God Enough through the Wall
Reflecting back, after Jake died, a dangerous shift occurred in me. I think that only those that know me really well ever saw the change, for I pretended well. I
said the right things, looked sad when needed, paid attention to kids when necessary but didn’t get emotionally involved with them. No way. I was
surrounded by many people I loved and wouldn’t quit loving but as much as I could control, I wouldn’t allow new possible hurts. I began to see people as possible new hurts so I shut myself off mentally. I hurt and I didn’t ever want to feel that kind of pain again. Why openly expose yourself? Just take a step back from life. Somewhere deep down, I really thought that if I just stopped feeling, I might stop hurting. I know there were times when unwanted emotion seeped in, especially with my kids or family. But as much as I could control I had constructed a wall, or maybe even a fortress surrounding my heart.

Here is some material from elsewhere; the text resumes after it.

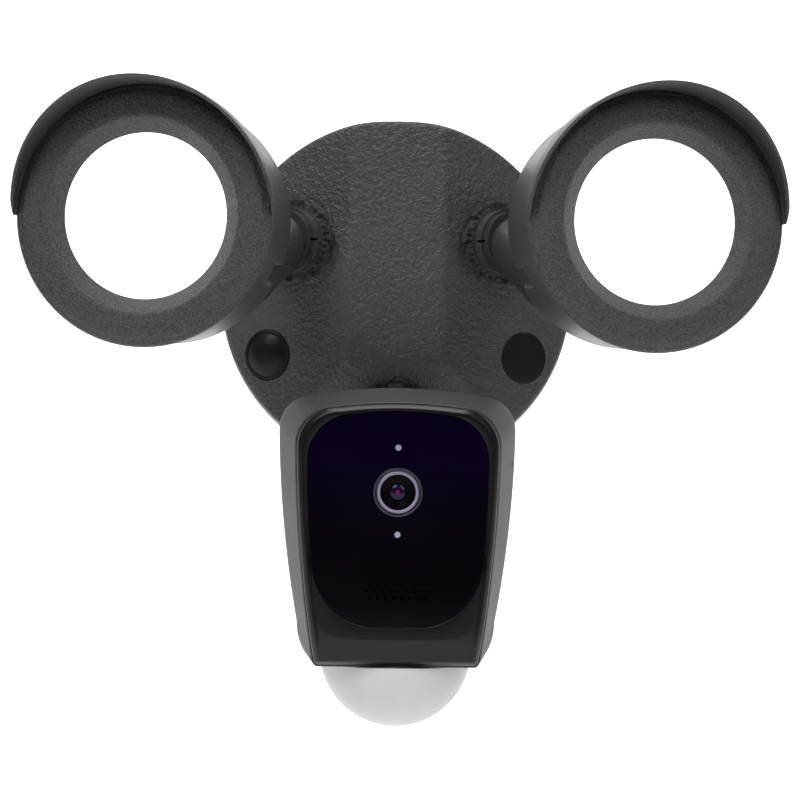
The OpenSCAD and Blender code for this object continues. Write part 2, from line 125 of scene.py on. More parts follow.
def turned(profile, count):
    # a profile of (radius r, depth z) carried once round the z axis: r cos a, r sin a, z
    a = np.linspace(0, 2 * pi, count, endpoint=False)
    r = np.repeat(profile[:, :1], count, 1)
    z = np.repeat(profile[:, 1:], count, 1)
    return np.stack([r * np.cos(a), r * np.sin(a), z], -1).reshape(-1, 3)


def cutAway(piece, cutters, sharp=30):
    # takes the cutters out of the piece for good
    for c in cutters:
        m = piece.modifiers.new("cut", "BOOLEAN")
        m.operation, m.solver, m.object = "DIFFERENCE", "EXACT", c
    graph = bpy.context.evaluated_depsgraph_get()
    cut = bpy.data.meshes.new_from_object(piece.evaluated_get(graph))
    piece.modifiers.clear()
    piece.data = cut
    cut.set_sharp_from_angle(angle=radians(sharp))
    for c in cutters:
        bpy.data.objects.remove(c)
    return piece


def rod(place, radius, z0, z1, count=64):
    # a plain round cutter
    ring = np.array([[0, z0], [radius, z0], [radius, z1], [0, z1]], float)
    return makePiece("cutter", None, place(turned(ring, count)), gridQuads(4, count), None)


def block(place, low, high):
    # a plain square cutter
    x, y, z = np.meshgrid(*zip(low, high), indexing="ij")
    p = np.stack([x.ravel(), y.ravel(), z.ravel()], 1).astype(float)
    faces = [(0, 1, 3, 2), (4, 6, 7, 5), (0, 4, 5, 1), (2, 3, 7, 6), (0, 2, 6, 4), (1, 5, 7, 3)]
    return makePiece("cutter", None, place(p), faces, None)


housing = {"plateR": 65.6, "draft": 2.4, "back": 1.6, "wall": 2.4, "ribTop": 63.0,
           "facetDrop": 24.5, "facetSlope": 26.0, "foldSoft": 0.3, "rimSoft": 0.9,
           "socket": (35.5, 18.8), "socketR": 10.4, "plug": (47.4, -23.0), "plugHoleR": 9.5,
           "ball": (0, -45.2, 16.4), "ballHoleR": 12.8, "stemTurn": 26.0,
           "columns": 420, "outerRows": 185, "innerRows": 24}


def alongRay(dirs, origin, inset):
    # distance t along each direction to the nearest face, where planes n.p = c give t = (c - n.o) / n.d, and the
    # softened nearest is low - soft ln(sum of exp(-(t - low) / soft)), which rounds the folds and the rim
    s, f = radians(flank["slope"]), radians(housing["facetSlope"])
    d, half = flank["ribDepth"], flank["ribHalf"]

    def reach(nx, ny, nz, c):
        down = dirs[:, 0] * nx + dirs[:, 1] * ny + dirs[:, 2] * nz
        left = c - inset - (origin[0] * nx + origin[1] * ny + origin[2] * nz)
        return np.where(down > 1e-6, left / np.maximum(down, 1e-6), 1e4)

    def nearest(ts, soft):
        t = np.stack(ts)
        low = t.min(0)
        return low - soft * np.log(np.exp(-(t - low) / soft).sum(0))

    top = nearest([reach(0, 0, 1, d), reach(sin(s), 0, cos(s), half * sin(s) + d * cos(s)),
                   reach(-sin(s), 0, cos(s), half * sin(s) + d * cos(s)),
                   reach(0, -sin(f), cos(f), housing["facetDrop"] * sin(f) + d * cos(f))], housing["foldSoft"])
    k = housing["draft"] / d
    across = np.hypot(dirs[:, 0], dirs[:, 1]) + k * dirs[:, 2]
    cone = (housing["plateR"] - inset - k * origin[2]) / np.maximum(across, 1e-6)
    return nearest([top, np.minimum(cone, 1e4), reach(0, 1, 0, housing["ribTop"])], housing["rimSoft"])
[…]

I was never the one who threw fits with God. I cried, but rarely had public outbursts. I hurt, but rarely admitted it. I felt I had to be strong, had to prove I was
doing okay. I felt the weight of my response to my son’s death as a personal responsibility to the rest of the world. I quietly assumed that I had to be strong and stoic in fear that the those around me might not think God is good. I carried a burden I was not to bear along with my grief. I felt like my reaction in itself said something about God. I was so scared that if I hurt too much or too openly, I would give Him a bad name. I was determined that Jake’s death would not affect how others saw God. Part of that determination is a good thing. There is a verse in Acts that I love – Paul states that no matter what happens to him, nothing will move him. I wanted to be like that. Strong. Unwavering. Immovable.
Yet, part of me was scared I was a hypocrite. (I mean, some days, using bronzer makes me nervous – being real is serious business to me) I remember going to a
funeral for the son of a dear friend. She grieved. Openly. Loudly. I called my Mom, scared that I hadn’t really grieved the right way (whatever that means??). I questioned myself. Had He really healed me or I had just shut off the feelings? I am sure the answer to these questions is yes to both. He had healed me and I had shut down.
God didn’t allow the wall to totally shield me. I distinctly remember the terror I felt when I found out I was pregnant with Jackson. Less than 2 years after Jake’s death, I was going to have another little boy. I was scared to love him, yet couldn’t help myself. Jackson is the kind of boy who demands that you love him with everything you have. He wants your full attention and affection. He accepts nothing less. Jackson was just what I needed to force me to feel again. The choice wasn’t up to me, Jackson demanded and received my full heart. He was just too wonderful to withhold my affection. Jackson is the kid who when I kneeled to eye level with him to give him “a talkin’ to” he calmly combed my hair with his fingers and looked at me directly in the eyes – As if he was the one calming me. He is that kind of kid.
Yet, God faithfully widens the holes in my wall, slowly letting the light in. Our family has moved into a low income neighborhood in hopes of shinning His light
on a dark place. Each day I open my home to kid after kid that needs love and affection. I am beginning to see that as I’ve opened myself to others, helped to heal my heart. I pour His love into each child, He pours His love into me. Each kid that hugged on me, told me I smelled good, asked to come home with me, begged for my complete attention on him, showed me a glimpse of His light into my dark heart.
I realized that on the metal table where Jake’s lifeless body laid, I laid down with him. I killed my emotions that day. Now, the Power that raised Jesus from the
grave is slowing resurrecting me. Daily interaction with child after child that needs my love and attention has shown me that shielding oneself is not the
answer. Exposure is.
That’s what courage is, choosing to love when you know it might hurt a little….Or a lot. Isn’t that what Christ did for us? He chose to love us when He knew
how much it would hurt.
Kasey Ewing
www.kaseyewing.com
Romans 15:13 “May the God of hope fill you with all joy and peace as you trust in him, so that you may overflow with hope by the power of the Holy Spirit.”
Meet us in the Forums and the Devotionals and let’s talk the walls and how God has broken them down!
Oh how i am drawn in as i read the words of your story…I wonder how someone who endures such pain can keep going. It is so good to know that God continues to keep your heart open. I am grateful your heart remains teachable in such pain. Thank you for sharing with an honest heart.
There is no doubt that your testimony and life experiences are being used for God’s glory to help others who have gone through such pain. Thank you for sharing your story and for allowing God to break down the barrier so that you could love again.
Thank you Kasey for sharing your journey. I know of what you speak…..being afraid to show your are hurting, being afraid of loving, being afraid that your pain and fear will shed a bad light on God. Thank you for being so honest and letting me and others know that we’re not alone. Thank you for letting those who have never experienced the pain know what is going on behind the smile.
I haven’t gone down this road, but seem to be ministering to many dealing with the loss of a loved one lately and I appreciate hearing testimonials of God’s grace and mercy in the midst of such grief. Thanks for sharing!
What a testimony of God’s redemptive power in your life! Thank you for sharing your beautiful story.